Excerpt from a dataset:
# # #
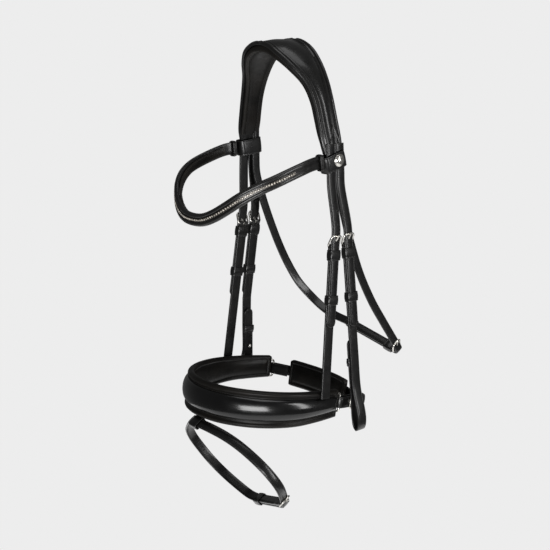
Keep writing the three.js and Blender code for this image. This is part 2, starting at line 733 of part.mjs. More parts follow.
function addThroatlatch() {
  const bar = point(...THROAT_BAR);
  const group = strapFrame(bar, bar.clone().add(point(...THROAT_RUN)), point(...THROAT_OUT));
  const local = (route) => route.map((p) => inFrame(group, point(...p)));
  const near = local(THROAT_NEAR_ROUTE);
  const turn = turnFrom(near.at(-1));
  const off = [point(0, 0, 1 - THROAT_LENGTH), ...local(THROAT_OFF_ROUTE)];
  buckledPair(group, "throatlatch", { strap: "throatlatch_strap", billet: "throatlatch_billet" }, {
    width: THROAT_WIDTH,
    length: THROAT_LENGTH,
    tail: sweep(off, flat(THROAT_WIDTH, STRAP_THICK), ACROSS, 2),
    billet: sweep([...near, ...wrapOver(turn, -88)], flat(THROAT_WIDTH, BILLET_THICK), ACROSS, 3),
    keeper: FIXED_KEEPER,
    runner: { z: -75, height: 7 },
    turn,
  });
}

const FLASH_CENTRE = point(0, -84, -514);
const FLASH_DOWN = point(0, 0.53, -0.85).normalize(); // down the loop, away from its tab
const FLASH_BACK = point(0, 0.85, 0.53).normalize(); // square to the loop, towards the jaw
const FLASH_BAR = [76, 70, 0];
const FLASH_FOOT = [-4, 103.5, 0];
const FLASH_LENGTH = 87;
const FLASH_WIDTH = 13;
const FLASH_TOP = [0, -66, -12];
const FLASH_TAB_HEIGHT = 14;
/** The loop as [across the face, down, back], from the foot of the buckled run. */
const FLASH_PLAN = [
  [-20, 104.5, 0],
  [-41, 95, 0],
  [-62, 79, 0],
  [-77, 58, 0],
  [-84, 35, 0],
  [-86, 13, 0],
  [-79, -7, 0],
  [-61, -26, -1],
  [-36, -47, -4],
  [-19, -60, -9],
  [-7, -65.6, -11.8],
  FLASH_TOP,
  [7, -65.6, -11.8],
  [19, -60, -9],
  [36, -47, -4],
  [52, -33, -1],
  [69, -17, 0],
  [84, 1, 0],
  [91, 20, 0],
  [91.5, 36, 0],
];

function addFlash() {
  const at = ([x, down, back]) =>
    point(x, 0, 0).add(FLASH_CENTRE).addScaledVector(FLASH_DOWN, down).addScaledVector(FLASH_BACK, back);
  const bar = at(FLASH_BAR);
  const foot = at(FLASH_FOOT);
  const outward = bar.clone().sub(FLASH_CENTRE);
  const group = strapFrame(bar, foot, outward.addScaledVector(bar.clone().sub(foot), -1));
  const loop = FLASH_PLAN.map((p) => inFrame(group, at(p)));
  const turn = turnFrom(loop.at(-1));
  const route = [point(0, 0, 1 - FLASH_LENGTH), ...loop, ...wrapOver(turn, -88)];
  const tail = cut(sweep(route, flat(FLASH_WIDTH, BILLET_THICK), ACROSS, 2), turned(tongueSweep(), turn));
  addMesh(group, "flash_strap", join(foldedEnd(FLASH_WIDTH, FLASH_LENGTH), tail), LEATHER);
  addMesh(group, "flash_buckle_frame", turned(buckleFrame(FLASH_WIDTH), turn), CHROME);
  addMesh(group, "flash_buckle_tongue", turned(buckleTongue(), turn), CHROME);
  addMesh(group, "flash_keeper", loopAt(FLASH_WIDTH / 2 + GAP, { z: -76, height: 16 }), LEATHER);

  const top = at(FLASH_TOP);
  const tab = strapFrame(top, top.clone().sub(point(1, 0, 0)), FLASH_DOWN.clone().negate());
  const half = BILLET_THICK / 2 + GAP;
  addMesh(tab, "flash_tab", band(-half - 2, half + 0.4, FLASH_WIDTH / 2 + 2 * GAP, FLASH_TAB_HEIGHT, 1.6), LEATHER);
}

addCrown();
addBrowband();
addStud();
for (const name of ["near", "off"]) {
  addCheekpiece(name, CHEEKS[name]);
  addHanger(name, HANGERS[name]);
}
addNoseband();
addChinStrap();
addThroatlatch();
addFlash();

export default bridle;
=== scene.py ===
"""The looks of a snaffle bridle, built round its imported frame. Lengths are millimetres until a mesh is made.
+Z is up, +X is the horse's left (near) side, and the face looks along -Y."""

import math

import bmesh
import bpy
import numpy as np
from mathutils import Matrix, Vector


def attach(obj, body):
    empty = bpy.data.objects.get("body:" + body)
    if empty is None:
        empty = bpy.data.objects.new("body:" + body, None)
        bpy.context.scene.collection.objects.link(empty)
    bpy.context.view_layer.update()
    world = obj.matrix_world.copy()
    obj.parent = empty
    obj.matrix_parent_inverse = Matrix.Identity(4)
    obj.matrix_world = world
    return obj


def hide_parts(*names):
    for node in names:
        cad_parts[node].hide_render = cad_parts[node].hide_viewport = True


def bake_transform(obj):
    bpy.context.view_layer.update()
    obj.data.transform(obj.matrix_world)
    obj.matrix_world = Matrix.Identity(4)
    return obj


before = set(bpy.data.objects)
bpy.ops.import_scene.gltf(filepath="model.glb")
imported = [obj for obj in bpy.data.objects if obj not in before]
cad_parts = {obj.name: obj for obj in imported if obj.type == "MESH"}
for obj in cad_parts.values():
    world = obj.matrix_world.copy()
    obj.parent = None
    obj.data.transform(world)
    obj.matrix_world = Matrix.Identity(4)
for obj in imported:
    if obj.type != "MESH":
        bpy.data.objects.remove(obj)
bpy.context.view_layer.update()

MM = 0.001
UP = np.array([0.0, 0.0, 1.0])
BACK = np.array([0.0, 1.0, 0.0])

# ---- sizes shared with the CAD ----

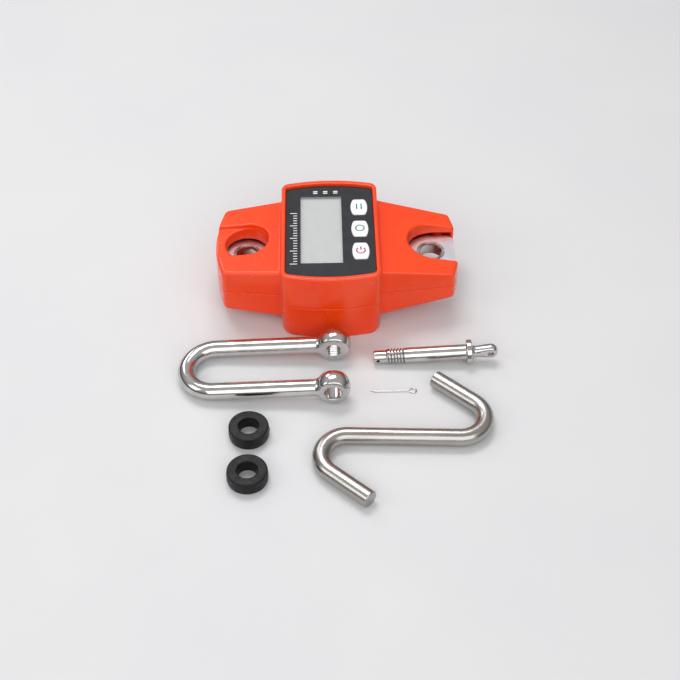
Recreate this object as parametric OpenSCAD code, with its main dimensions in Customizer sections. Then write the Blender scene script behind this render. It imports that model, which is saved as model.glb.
# # #
### PROBLEM TO SOLVE
Start at the line with "addCrown();" and stop after the line with "if empty is". Repeat exactly the lines in that range.

### SOLUTION
addCrown();
addBrowband();
addStud();
for (const name of ["near", "off"]) {
  addCheekpiece(name, CHEEKS[name]);
  addHanger(name, HANGERS[name]);
}
addNoseband();
addChinStrap();
addThroatlatch();
addFlash();

export default bridle;
=== scene.py ===
"""The looks of a snaffle bridle, built round its imported frame. Lengths are millimetres until a mesh is made.
+Z is up, +X is the horse's left (near) side, and the face looks along -Y."""

import math

import bmesh
import bpy
import numpy as np
from mathutils import Matrix, Vector


def attach(obj, body):
    empty = bpy.data.objects.get("body:" + body)
    if empty is None:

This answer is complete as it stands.